Data section:
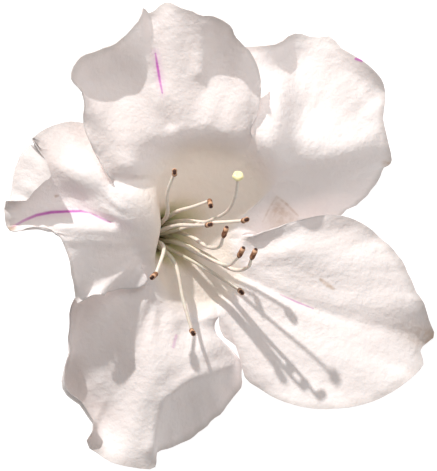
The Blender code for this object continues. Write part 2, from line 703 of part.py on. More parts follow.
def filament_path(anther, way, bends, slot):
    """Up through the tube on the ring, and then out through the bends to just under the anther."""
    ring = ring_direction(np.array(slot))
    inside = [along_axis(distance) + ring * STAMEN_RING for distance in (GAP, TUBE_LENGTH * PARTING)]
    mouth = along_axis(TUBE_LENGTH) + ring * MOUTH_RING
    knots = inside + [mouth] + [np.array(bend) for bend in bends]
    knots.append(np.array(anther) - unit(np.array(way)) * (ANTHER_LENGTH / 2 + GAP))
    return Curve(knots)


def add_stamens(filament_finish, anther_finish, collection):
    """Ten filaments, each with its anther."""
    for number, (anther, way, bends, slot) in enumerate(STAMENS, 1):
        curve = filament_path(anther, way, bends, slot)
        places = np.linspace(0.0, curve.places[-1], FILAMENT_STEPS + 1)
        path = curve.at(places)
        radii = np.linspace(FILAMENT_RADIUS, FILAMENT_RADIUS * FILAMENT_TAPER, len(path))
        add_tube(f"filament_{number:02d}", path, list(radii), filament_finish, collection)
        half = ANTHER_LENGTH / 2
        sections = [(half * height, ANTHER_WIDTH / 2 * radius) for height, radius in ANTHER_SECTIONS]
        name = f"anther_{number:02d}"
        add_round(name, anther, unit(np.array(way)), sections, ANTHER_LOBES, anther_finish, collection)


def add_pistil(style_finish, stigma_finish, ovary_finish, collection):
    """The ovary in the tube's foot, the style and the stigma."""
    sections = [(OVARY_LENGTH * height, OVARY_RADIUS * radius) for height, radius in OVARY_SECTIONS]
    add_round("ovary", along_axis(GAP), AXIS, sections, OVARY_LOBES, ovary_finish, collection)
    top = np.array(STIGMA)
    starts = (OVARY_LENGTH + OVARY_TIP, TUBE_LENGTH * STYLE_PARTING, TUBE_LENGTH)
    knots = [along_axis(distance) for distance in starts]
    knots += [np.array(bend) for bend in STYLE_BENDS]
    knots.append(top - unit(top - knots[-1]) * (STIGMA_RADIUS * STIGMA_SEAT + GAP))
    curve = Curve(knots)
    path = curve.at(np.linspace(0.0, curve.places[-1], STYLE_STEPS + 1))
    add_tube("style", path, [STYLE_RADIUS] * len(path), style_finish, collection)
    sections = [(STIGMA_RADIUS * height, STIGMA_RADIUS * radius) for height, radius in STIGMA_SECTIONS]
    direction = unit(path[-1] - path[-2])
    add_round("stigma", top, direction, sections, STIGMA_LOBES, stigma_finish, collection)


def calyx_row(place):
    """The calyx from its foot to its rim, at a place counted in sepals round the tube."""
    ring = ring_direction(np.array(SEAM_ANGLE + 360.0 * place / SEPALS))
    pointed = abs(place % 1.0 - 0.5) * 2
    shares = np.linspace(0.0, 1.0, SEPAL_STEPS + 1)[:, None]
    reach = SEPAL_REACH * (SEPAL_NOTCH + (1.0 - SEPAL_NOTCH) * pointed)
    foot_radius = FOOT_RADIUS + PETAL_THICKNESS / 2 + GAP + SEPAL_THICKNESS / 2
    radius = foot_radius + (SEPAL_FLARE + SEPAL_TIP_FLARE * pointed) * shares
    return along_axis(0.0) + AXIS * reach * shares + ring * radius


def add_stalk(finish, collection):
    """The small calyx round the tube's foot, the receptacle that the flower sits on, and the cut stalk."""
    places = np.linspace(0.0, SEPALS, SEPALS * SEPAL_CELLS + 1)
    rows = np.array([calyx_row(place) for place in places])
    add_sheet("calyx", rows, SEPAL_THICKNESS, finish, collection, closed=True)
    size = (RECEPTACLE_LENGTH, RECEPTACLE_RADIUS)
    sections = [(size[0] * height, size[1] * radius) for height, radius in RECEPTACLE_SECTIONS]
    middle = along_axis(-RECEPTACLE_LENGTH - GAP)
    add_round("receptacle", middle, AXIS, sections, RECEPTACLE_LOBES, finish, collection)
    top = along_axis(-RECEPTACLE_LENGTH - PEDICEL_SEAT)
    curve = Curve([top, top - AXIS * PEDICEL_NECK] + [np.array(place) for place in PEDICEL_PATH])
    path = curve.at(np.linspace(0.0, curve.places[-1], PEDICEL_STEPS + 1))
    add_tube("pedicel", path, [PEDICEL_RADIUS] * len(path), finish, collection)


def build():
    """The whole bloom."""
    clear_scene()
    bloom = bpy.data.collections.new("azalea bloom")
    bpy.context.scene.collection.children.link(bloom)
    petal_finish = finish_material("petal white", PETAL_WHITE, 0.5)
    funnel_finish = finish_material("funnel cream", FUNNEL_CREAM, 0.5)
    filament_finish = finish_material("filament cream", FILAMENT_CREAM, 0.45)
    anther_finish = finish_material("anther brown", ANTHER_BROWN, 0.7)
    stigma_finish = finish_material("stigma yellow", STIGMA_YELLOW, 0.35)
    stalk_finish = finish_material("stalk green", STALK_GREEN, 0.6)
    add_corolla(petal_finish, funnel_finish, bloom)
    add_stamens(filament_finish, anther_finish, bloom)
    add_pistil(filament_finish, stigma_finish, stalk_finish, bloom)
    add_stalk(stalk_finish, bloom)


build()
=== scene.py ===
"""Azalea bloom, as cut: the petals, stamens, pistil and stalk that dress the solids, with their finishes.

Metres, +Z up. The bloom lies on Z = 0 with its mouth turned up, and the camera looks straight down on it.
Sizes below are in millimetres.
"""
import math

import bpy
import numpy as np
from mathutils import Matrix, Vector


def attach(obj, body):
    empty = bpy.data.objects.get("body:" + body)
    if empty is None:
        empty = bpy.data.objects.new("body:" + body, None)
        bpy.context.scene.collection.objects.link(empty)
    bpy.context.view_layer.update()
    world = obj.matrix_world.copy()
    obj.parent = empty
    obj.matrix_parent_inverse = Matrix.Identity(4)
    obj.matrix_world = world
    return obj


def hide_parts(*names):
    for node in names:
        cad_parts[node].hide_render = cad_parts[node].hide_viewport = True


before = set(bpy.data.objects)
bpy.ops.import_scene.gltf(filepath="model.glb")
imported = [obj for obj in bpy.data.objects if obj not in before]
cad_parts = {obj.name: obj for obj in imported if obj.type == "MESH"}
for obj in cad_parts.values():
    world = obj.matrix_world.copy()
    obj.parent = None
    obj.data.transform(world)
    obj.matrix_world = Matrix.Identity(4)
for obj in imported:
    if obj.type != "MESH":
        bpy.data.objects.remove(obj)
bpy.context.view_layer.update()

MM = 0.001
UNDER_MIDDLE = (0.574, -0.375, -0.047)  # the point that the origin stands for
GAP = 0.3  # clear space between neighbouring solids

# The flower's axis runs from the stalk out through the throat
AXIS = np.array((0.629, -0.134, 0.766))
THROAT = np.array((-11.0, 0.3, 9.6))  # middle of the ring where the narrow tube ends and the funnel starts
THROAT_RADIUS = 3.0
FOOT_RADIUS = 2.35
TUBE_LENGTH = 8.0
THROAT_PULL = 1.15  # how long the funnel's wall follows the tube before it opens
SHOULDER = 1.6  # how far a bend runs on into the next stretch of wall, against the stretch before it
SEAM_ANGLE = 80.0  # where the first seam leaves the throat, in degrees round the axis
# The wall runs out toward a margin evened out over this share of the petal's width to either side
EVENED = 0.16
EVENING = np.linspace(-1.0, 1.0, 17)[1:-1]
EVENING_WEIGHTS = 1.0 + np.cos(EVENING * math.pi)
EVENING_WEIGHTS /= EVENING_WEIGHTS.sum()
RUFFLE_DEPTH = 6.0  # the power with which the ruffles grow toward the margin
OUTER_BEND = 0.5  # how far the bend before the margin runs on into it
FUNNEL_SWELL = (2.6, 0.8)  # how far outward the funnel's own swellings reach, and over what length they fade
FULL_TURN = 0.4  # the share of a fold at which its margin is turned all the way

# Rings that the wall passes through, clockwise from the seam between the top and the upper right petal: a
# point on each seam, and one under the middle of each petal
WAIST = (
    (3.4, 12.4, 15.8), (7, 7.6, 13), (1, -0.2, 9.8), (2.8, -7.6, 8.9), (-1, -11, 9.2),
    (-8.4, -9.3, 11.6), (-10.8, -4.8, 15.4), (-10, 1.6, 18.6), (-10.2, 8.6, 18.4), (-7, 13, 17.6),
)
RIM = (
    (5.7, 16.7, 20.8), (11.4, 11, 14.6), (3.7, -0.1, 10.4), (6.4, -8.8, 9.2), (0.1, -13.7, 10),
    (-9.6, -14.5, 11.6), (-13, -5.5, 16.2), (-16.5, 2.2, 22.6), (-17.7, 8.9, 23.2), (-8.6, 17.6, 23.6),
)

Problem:
Return nothing but the lines from the first line of the listing through the line with "ANTHER_LOBES, anther_finish, collection)", please, keeping every one of them unchanged.

Written response:
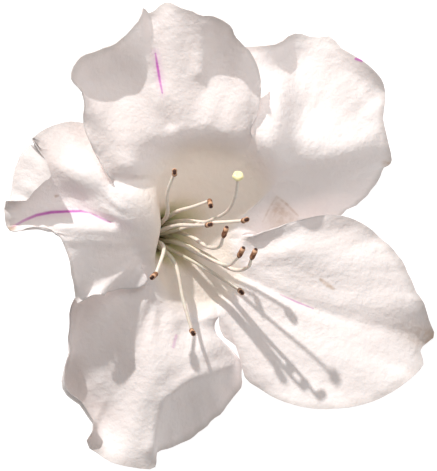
The Blender code for this object continues. Write part 2, from line 703 of part.py on. More parts follow.
def filament_path(anther, way, bends, slot):
    """Up through the tube on the ring, and then out through the bends to just under the anther."""
    ring = ring_direction(np.array(slot))
    inside = [along_axis(distance) + ring * STAMEN_RING for distance in (GAP, TUBE_LENGTH * PARTING)]
    mouth = along_axis(TUBE_LENGTH) + ring * MOUTH_RING
    knots = inside + [mouth] + [np.array(bend) for bend in bends]
    knots.append(np.array(anther) - unit(np.array(way)) * (ANTHER_LENGTH / 2 + GAP))
    return Curve(knots)


def add_stamens(filament_finish, anther_finish, collection):
    """Ten filaments, each with its anther."""
    for number, (anther, way, bends, slot) in enumerate(STAMENS, 1):
        curve = filament_path(anther, way, bends, slot)
        places = np.linspace(0.0, curve.places[-1], FILAMENT_STEPS + 1)
        path = curve.at(places)
        radii = np.linspace(FILAMENT_RADIUS, FILAMENT_RADIUS * FILAMENT_TAPER, len(path))
        add_tube(f"filament_{number:02d}", path, list(radii), filament_finish, collection)
        half = ANTHER_LENGTH / 2
        sections = [(half * height, ANTHER_WIDTH / 2 * radius) for height, radius in ANTHER_SECTIONS]
        name = f"anther_{number:02d}"
        add_round(name, anther, unit(np.array(way)), sections, ANTHER_LOBES, anther_finish, collection)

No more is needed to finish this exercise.